The other problem Laura identifies is that because the electoral system encourages factionalism, the various factional groups are subject to perverse incentives. Aontu, for example, spent much of the last election campaign on social media presenting themselves as the only serious option for populist voters, while other campaigns targeted Aontu as watery and weak-willed sell-outs and openly in many cases advised not transferring to them. This dragged all groups into a sort of weird niche side-campaign that restricted all of them from being able to appeal to a wider set of voters.
Back to the question of leadership that Laura asked. She set out a few tests:
The problem for the Irish anti-immigration movement is that they struggle to turn this protest movement into electoral success, first because there is no competent organiser that doesn’t repel the middle ground, and secondly even if there was one the vote gets sliced and diced by the ludicrous voting system of proportional representation with a single transferrable vote….
Also, “Speaking about the party’s by-election victory in Runcorn & Helsby which Reform won by just six votes, Yusuf, smartly dressed in a dark suit and crisp white shirt, says in years gone by the party would have lost. “But the ending was different this time because we have built something quietly in the background, without bigging it up to people, which is supported by real infrastructure and machinery,” he says. “What we have done in the space of ten months is something we’re extremely proud of. One of my jobs as chairman was to professionalise the party. But what does that actually mean? It means turning it into a really formidable election-winning machine and I want to be really clear, we’re just getting started.”
But this is what it takes to run a successful political party – professionalism, organisation, infrastructure and the knowledge that it all must be done while wearing a dark suit and a crisp white shirt and tie. (In all the photographs, it is all suits and ties, not an open neck collar or rolled up sleeves in sight. Praise be to God.)
The bits in bold are really important: A good leader must 1) not repel the middle ground, 2), be an effective organiser and party builder ruthlessly focused on electoral success and 3) be presentable and appealing to voters.
With no disrespect to the only other figure with any qualifications in this area – Aontu’s Peadar Toibin – the only candidate across the broad swathe of Irish populist and discontented opinion who comes close to meeting these qualifications is Deputy O’Flynn.

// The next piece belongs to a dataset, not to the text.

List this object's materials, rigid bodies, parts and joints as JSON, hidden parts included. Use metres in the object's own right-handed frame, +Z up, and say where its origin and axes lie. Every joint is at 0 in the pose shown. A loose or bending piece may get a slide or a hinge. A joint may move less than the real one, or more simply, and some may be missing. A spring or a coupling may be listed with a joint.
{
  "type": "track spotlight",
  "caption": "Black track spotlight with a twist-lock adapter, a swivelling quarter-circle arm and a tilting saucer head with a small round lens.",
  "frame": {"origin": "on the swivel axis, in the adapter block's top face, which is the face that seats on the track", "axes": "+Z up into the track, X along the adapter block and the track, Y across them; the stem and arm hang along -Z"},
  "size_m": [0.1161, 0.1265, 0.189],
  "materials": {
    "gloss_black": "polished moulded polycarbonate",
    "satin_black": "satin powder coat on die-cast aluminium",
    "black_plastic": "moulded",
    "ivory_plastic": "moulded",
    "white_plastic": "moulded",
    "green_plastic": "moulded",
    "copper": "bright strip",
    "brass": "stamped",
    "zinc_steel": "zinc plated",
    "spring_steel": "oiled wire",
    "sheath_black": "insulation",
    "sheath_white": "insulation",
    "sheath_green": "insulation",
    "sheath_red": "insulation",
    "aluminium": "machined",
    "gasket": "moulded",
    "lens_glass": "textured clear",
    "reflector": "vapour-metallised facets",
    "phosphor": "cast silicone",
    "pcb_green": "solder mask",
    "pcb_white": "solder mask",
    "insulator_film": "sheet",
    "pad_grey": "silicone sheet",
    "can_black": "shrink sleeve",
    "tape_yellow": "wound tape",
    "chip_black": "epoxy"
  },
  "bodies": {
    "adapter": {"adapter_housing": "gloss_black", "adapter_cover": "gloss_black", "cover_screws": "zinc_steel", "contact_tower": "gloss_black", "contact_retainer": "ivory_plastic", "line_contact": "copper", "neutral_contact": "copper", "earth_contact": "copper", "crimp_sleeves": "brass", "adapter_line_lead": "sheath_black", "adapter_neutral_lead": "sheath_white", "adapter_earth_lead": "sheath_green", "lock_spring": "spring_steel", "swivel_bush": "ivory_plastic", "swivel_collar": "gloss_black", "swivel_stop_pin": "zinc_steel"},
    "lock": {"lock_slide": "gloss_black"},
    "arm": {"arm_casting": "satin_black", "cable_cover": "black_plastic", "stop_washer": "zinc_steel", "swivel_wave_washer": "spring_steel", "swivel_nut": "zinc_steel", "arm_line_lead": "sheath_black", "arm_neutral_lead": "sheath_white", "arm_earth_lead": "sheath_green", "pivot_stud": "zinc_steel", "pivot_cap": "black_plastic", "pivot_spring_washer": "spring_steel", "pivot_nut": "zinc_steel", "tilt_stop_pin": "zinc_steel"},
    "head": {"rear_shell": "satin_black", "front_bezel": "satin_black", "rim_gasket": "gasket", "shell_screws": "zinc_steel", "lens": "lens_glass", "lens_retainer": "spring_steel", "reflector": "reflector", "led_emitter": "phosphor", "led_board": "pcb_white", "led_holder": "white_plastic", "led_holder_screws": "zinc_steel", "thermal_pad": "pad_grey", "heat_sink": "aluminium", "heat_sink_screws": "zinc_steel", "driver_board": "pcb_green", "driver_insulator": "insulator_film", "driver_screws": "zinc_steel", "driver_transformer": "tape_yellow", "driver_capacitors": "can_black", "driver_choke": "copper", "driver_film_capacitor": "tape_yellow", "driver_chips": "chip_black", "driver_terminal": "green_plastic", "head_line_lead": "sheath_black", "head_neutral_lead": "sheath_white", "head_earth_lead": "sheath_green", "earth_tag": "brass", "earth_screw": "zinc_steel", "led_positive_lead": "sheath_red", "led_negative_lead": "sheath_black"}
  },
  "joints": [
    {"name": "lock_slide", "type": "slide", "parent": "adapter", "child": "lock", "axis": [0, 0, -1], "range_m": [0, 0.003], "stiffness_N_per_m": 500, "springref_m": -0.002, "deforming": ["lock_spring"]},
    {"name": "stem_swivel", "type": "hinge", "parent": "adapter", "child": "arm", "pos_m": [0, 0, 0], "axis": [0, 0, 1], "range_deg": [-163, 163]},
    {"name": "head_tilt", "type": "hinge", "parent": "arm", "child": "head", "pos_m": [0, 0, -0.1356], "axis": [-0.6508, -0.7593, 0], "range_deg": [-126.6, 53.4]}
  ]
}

He is, first and foremost, a gifted and capable communicator who speaks fluently the language of the Irish middle classes whose support is non-negotiable if anybody wants political success in this country. He is capable of going on television and articulating his opposition to widespread immigration, for example, without using the language of street protest and by focusing relentlessly on issues of real difficulty for the Government. This video is a good example:
Second, he is a capable political organiser, having been born, raised, and party to his own family’s long Fianna Fáil dynastic inheritance. Take a look through his Instagram feed and you will find a politician who is rarely at home, and who understands the importance of local issues to the Irish voter. He is as comfortable speaking about the leaky roof of the local GAA club as he is in speaking about national economic strategy, and unlike many on the populist right he genuinely appears to care equally about both.
Third, and this is sort of a summary of points one and two, he understands the importance of presentation, tone, appearance, and normality. He wears well-cut suits with nice ties. If you don’t think this is important, then you should re-consider.

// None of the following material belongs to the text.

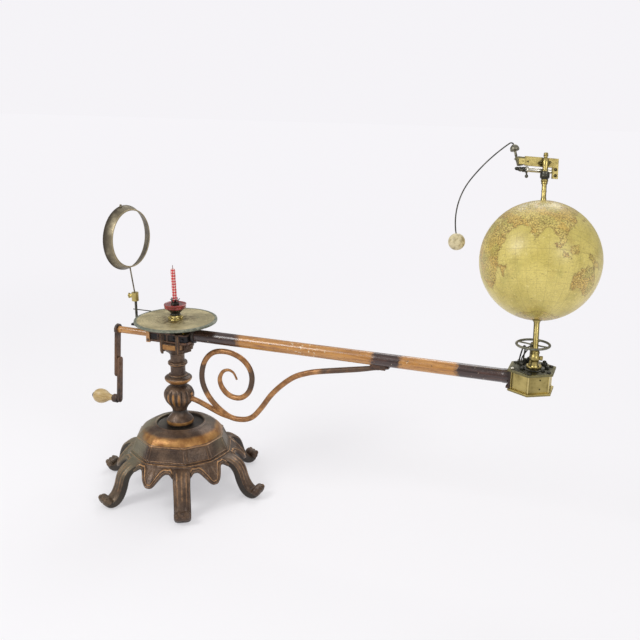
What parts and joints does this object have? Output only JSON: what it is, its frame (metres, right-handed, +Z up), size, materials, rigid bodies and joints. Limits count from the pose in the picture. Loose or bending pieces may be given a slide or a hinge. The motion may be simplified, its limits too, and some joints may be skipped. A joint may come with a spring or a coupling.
{
  "type": "orrery",
  "caption": "Crank-driven tellurium: a globe and moon on a long geared arm that circles a candle on a cast-iron stand.",
  "frame": {"origin": "on the floor, under the column's axis, level with the soles of the feet", "axes": "+Z up the column, +X along the arm towards the globe"},
  "size_m": [0.7717, 0.261, 0.5577],
  "materials": {
    "bronzed_iron": "cast iron with a worn copper-bronze finish",
    "frame_iron": "blackened iron",
    "scroll_iron": "copper-bronzed wrought iron, worn",
    "arm_paint": "ochre and dark brown grained paint on steel tube",
    "rusty_iron": "dull brown iron",
    "handle_wood": "pale turned wood, worn",
    "dark_steel": "blued steel",
    "brass": "polished brass, aged",
    "dark_brass": "dark tarnished brass",
    "gear_brass": "cut brass",
    "disc_brass": "engraved brass, greenish patina",
    "nickel": "polished nickel",
    "red_enamel": "dark red enamel",
    "candle_wax": "red and white spiral wax",
    "globe_paper": "aged varnished map paper on papier-mache",
    "moon_wood": "pale painted wood",
    "ring_metal": "brown patinated brass"
  },
  "bodies": {
    "stand": {"base_dome": "bronzed_iron", "base_skirt": "bronzed_iron", "legs": "bronzed_iron", "spindle": "dark_steel", "spindle_nut": "dark_steel", "sun_gear": "gear_brass", "disc_hub": "brass", "calendar_disc": "disc_brass", "candle_gallery": "brass", "candle_cup": "dark_steel", "drip_pan": "red_enamel", "candle": "candle_wax"},
    "arm": {"column_ball": "bronzed_iron", "column_neck": "bronzed_iron", "capital": "bronzed_iron", "bearing_bushes": "brass", "head_frame": "frame_iron", "centre_bearing": "frame_iron", "arm_tube": "arm_paint", "scroll_bracket": "scroll_iron", "bracket_clip": "frame_iron", "gearbox_shell": "brass", "gearbox_floor": "dark_brass", "gearbox_cover": "dark_brass", "cover_screws": "dark_steel", "detent_spring": "dark_steel", "reflector_arm": "frame_iron"},
    "crank": {"crank_shaft": "arm_paint", "crank_pinion": "gear_brass", "crank_upper_bar": "rusty_iron", "crank_lower_bar": "rusty_iron", "crank_rivets": "rusty_iron", "handle_pin": "rusty_iron"},
    "handle": {"crank_handle": "handle_wood"},
    "drive": {"drive_shaft": "dark_steel", "arm_pinion": "gear_brass", "gearbox_pinion": "gear_brass"},
    "carrier": {"carrier_arbor": "brass", "carrier_gear": "gear_brass", "spindle_boss": "brass", "wheel_post": "dark_brass", "hand_wheel": "dark_steel", "globe_spindle": "brass"},
    "globe": {"globe_north": "globe_paper", "globe_south": "globe_paper", "globe_core": "brass"},
    "moon_head": {"moon_collar": "dark_steel", "moon_post": "brass", "moon_plate": "brass", "moon_tube": "nickel", "moon_fasteners": "dark_steel", "end_block": "dark_brass"},
    "moon": {"moon_knob": "dark_brass", "moon_wire": "dark_steel", "moon_ball": "moon_wood"},
    "post": {"reflector_post": "dark_steel", "date_pointer": "dark_steel"},
    "reflector": {"clamp_block": "brass", "reflector_ring": "ring_metal"},
    "thumbscrew": {"clamp_screw": "brass"}
  },
  "joints": [
    {"name": "arm_swing", "type": "hinge", "parent": "stand", "child": "arm", "pos_m": [0, 0, 0.2], "axis": [0, 0, 1], "continuous": true},
    {"name": "crank_spin", "type": "hinge", "parent": "arm", "child": "crank", "pos_m": [-0.06, 0, 0.2507], "axis": [1, 0, 0], "continuous": true},
    {"name": "handle_spin", "type": "hinge", "parent": "crank", "child": "handle", "pos_m": [-0.13, -0.01342, 0.13648], "axis": [1, 0, 0], "continuous": true},
    {"name": "drive_spin", "type": "hinge", "parent": "arm", "child": "drive", "pos_m": [0.27, 0, 0.257], "axis": [1, 0, 0], "continuous": true},
    {"name": "carrier_turn", "type": "hinge", "parent": "arm", "child": "carrier", "pos_m": [0.542, 0, 0.26], "axis": [0, 0, 1], "continuous": true},
    {"name": "globe_spin", "type": "hinge", "parent": "carrier", "child": "globe", "pos_m": [0.5367, 0.0417, 0.4089], "axis": [-0.0692, 0.3927, 0.9171], "continuous": true},
    {"name": "moon_orbit", "type": "hinge", "parent": "carrier", "child": "moon_head", "pos_m": [0.52874, 0.08686, 0.51436], "axis": [-0.0692, 0.3927, 0.9171], "continuous": true},
    {"name": "moon_swivel", "type": "hinge", "parent": "moon_head", "child": "moon", "pos_m": [0.49139, 0.08631, 0.53195], "axis": [-0.3092, 0.2906, 0.9055], "range_deg": [-25, 25]},
    {"name": "post_swivel", "type": "hinge", "parent": "arm", "child": "post", "pos_m": [-0.071, 0, 0.28], "axis": [0, 0, 1], "range_deg": [-15, 15]},
    {"name": "reflector_slide", "type": "slide", "parent": "post", "child": "reflector", "axis": [0, 0, 1], "range_m": [0, 0.0035]},
    {"name": "thumbscrew_turn", "type": "hinge", "parent": "reflector", "child": "thumbscrew", "pos_m": [-0.08, 0, 0.309], "axis": [1, 0, 0], "range_deg": [-180, 0]}
  ],
  "couplings": [
    {"joint": "crank_spin", "follows": "arm_swing", "ratio": 3},
    {"joint": "drive_spin", "follows": "arm_swing", "ratio": -1.5},
    {"joint": "carrier_turn", "follows": "arm_swing", "ratio": -1}
  ]
}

Then there are the ideological points: I have long thought that a major problem for Aontu is that try as you might, it is hard to get a sense that they really care much about the issues that populists find most animating, and that Aontu’s true passions lie elsewhere: In the campaign for the Irish republic to subsume the Northern Irish state, for example, and in their noble commitment to the pro-life cause, which this writer shares. It is very important to Aontu’s sense of identity that they contest Northern Irish elections, for example. There’s nothing wrong with that, and it is not to say that they do not honestly and sincerely seek to represent populists, but it is to say that they are not natural populists. They are natural republicans. Ask an Aontu person if they had to choose between a United Ireland in ten years or solving the Republic’s immigration and housing issues but delaying a United Ireland for another century, and I am fairly sure I know which answer I would get.

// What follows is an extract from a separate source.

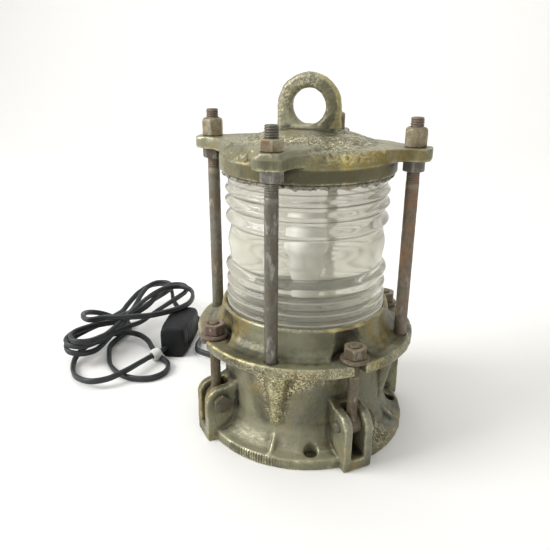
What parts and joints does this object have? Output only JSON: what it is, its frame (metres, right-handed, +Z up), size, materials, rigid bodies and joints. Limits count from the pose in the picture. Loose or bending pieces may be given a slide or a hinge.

O’Flynn, by contrast, is a natural populist, chairman of a party that contains other natural populists like Michael Fitzmaurice and current party leader Michael Collins. But while Collins and Fitzmaurice have a sort of Dublin-voter-unfriendly “mountainy man” image, O’Flynn speaks the language of urban and sub-urban Ireland much more fluently.
I am but a humble scribe and scribbler of sometimes unwanted opinions, and thus this can be discarded, but I would answer Laura’s question by saying that sometimes you have to recognise the talent that is already on the pitch, and back it. It is a lot to ask people like Deputies Collins and Fitzmaurice to recognise this, but for my money O’Flynn is head and shoulders above both of them in terms of raw political talent as a communicator and an ability to appeal to a broader electorate than either of them.
Independent Ireland should make him their party leader, and let him take the wheel. If they do, then I would expect their support to grow substantially. Including at the expense of some of the other populist groups on the right.